Order and symmetry-breaking in the fluctuations of driven systems

TL;DR

This paper reports the first observation of a dynamical phase transition in the current fluctuations of a 2D driven diffusive system, revealing complex symmetry-breaking phenomena and the emergence of jammed density waves.

Contribution

It demonstrates the existence of a DPT in 2D systems using macroscopic fluctuation theory and uncovers the connection between rare fluctuations and self-organized structures.

Findings

Identification of a DPT in 2D driven diffusive systems

Rich phase diagram with symmetry-broken fluctuation phases

Emergence of jammed density waves hindering transport

Abstract

Dynamical phase transitions (DPTs) in the space of trajectories are one of the most intriguing phenomena of nonequilibrium physics, but their nature in realistic high-dimensional systems remains puzzling.

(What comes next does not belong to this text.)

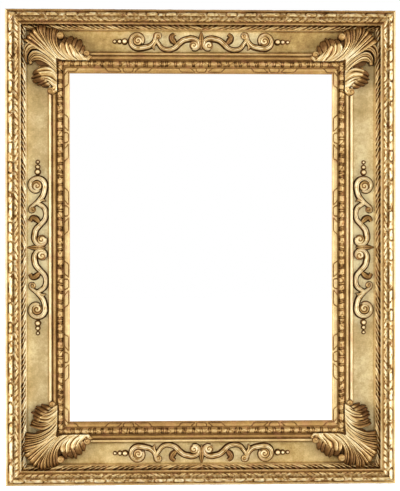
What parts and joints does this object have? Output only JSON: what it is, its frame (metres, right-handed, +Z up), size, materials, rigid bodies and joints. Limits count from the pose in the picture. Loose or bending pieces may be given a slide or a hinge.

Here we observe for the first time a DPT in the current vector statistics of an archetypal two-dimensional (2d) driven diffusive system, and characterize its properties using macroscopic fluctuation theory. The complex interplay among the external field, anisotropy and vector currents in 2d leads to a rich phase diagram, with different symmetry-broken fluctuation phases separated by lines of first- and second-order DPTs. Remarkably, different types of 1d order in the form of jammed density waves emerge to hinder transport for low-current fluctuations, revealing a connection between rare events and self-organized structures which enhance their probability.